Let me hammer this home: You are anointed for good works. In Andy’s words, run your race and don’t waste your days looking in the lane next to you. God has called you to be you, and in Him you are a gift to the world. The sometimes awkward, sometimes insecure, often stumbling and falling short you. The afraid, unsure, “who, me?” yes, you you. You are set apart for divine purpose, a vessel of the mighty God who created it all. As the Holy Spirit came upon the disciples at Pentecost in the upper room and anointed them for service, you, too, have been anointed by God with the Holy Spirit. I pray that you lean into that today and rest assured that you don’t need to strive to earn that inherited power.

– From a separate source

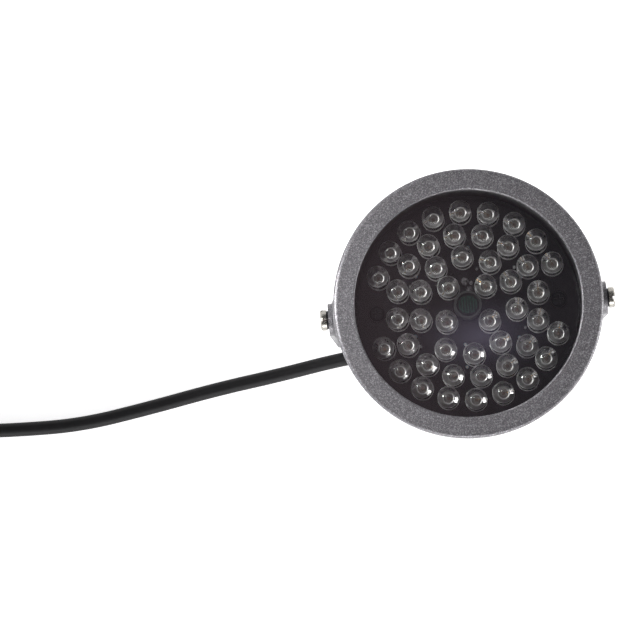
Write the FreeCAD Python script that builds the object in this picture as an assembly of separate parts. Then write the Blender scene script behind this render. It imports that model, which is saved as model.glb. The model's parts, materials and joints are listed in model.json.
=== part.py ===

God has already given it. It’s already in you.

Carly

PC: @stefanie.madison via #belovedlife

2 Comments

  • Reply March 3, 2016

    Esther

    This is wonderful Carly! So refreshing when it’s so easy to look at someone else’s lane. ☺️

  • Reply March 6, 2016

    Maria

    I really enjoyed this article! It’s exactly what I needed to read, and it applies to my life right now. I’ve just gotten into the workforce, and yet I still don’t feel like I’m really doing what I’m supposed to be doing. I can’t shake the feeling that God has me where I am for a purpose, and I have to keep trusting His plan even when I cannot see the road ahead. I can also relate to feeling very “ordinary”, especially when I compare myself to others in ‘real life’ or through social media. Your article has inspired me to continue to trust God and keep my hope in Him. Thank you!